When people from institutions talk about learning, they talk about classes. But when they talk about personal learning, they cannot talk about classes. If the class is like a box, the people who want personalized learning are outside the box. You can have a personalized class, but it's still a thing in a box. Something that's personal must go beyond the box.

Autonomy vs Control

Autonomy, for many reasons, rather than control, is essential in education.

This is a bit of a digression, but I want to be really clear about what I mean here. Autonomy does not mean no structure. It means choice of structure.

Think of touring a city. The way the autonomy‑versus‑control distinction is typically sketched is, if you're visiting a city for the first time, either you wander around with no idea of where anything is or where you are, or you're taken on a guided tour. If you actually want to get someplace in the city, you pretty much have to do the second. You can't do the first, because you'll just wander around aimlessly.

That is not a good distinction. Those are not the choices that are given to people. If you're visiting a city for the first time, you have a number of choices. You could ‑‑ and I do this frequently ‑‑ wander around, aimlessly, not knowing where you are. Or you could wander aimlessly around with a map on your phone. Or you could wander aimlessly around with a dead battery on your phone, but using maps that are put up in the city. Or you could ask someone for directions. Or you could take the train, which will drop you close to where you want to go, although you might have to ask for directions to do that, too. Or you could get on one of those hop‑on, hop‑off buses. Or you could get a friend to drive you around the city and show you things. They offered to do that for me in Greenwich. Or you could join a guided tour. That's choice. That's autonomy. The other option is they kidnap you and take you around the city, no matter where you want to go. That's control. Those are the real choices.

Ironically, we do education the second way. Control, really, is an illusion. (Satell, 2014) Really. When you manage and control a work in order to attain certain outcomes, if the environment is at all complex the outcomes often fail to materialize. The reason is that the designs are really abstractions of the actual process.  They are no more accurate than the false dichotomy between autonomy and control that we just sketched above. They're not useful as prescriptions of what should be done. If they're useful at all, they're useful as descriptions of what was done, but only partial representations of what was done.

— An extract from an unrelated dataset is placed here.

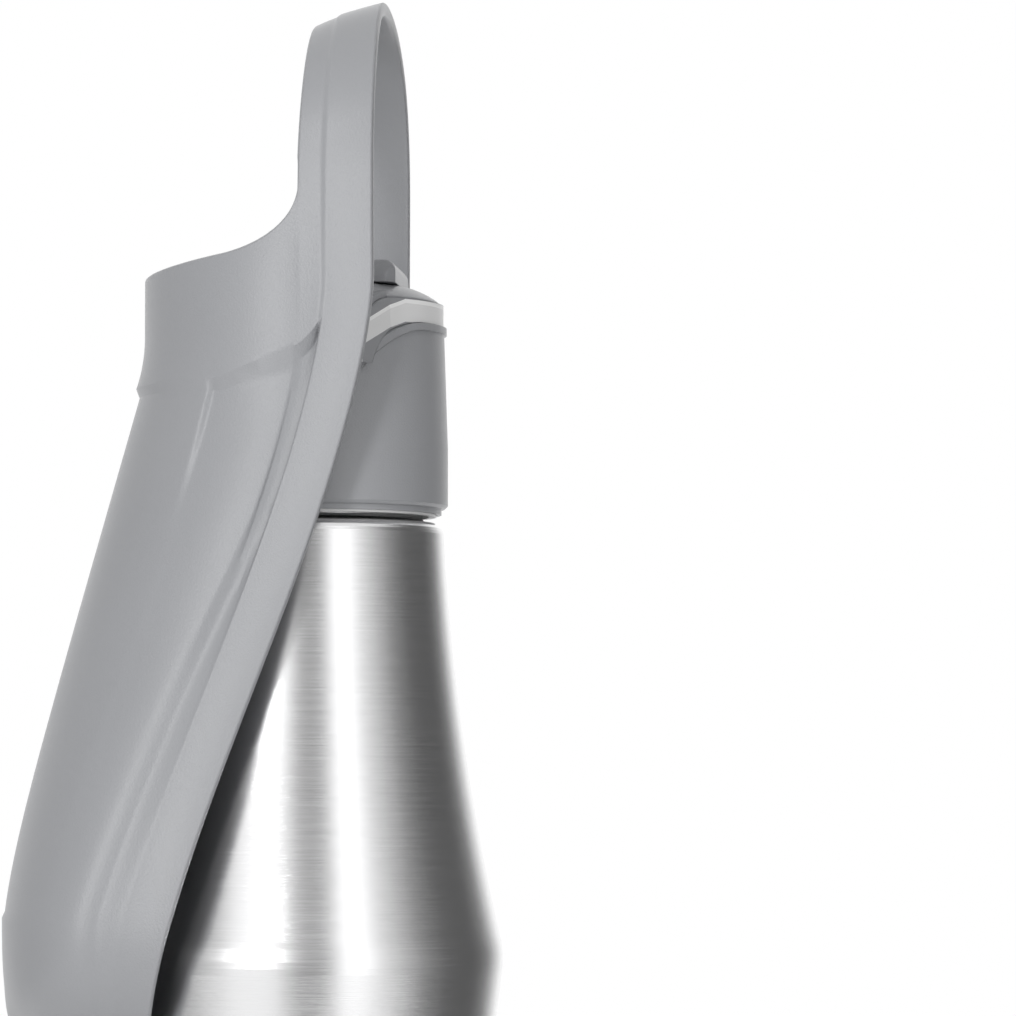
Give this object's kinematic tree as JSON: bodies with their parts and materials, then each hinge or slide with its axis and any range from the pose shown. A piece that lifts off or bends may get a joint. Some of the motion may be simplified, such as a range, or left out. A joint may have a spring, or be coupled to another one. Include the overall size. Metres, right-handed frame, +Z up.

The personal, by contrast, is not designed. It's based on ‑‑ and the photo of the murmuration shows this ‑‑ based on self‑organization.

Figure 3 - Murmuration.

 

It's based on the idea that people can manage themselves and manage their interaction with others, including learning, for themselves. Consider the murmuration. (Mastrapa, 2010) They've done studies on the murmuration, and of course, there's no head starling. (Cavagna, 2010) What's interesting is there's no mass communication, either. It's rather more like a mesh network, in which each starling is reacting only to the seven starlings around it. Anytime a starling changes position, the seven starlings around it change position. That's what produces the cohesive movement of the whole.

It's interesting, because when you think of it ‑‑ and that's not even in this article ‑‑ when you think of it, a murmuration is a perceptual system for starlings. It's a way a whole flock of starlings can magnify the perceptions, say, of a hawk, by any individual starling.

Complexity, Cause, and Murmurations

What is interesting in this discussion is the way that design, organization, planning, et cetera, suggests that we can cause these events to happen. For anything that is even slightly[reviewer5] complex, however, there is no cause, properly so-called, of the event.

We award prizes to the person who created a landmark idea, to a person who caused some significant change. But landmark ideas and significant change are created not by individual people, but by societies, by this large murmuration of people interacting with their community. (Mitteldorf, 2014) Not all of them, necessarily, but most of them.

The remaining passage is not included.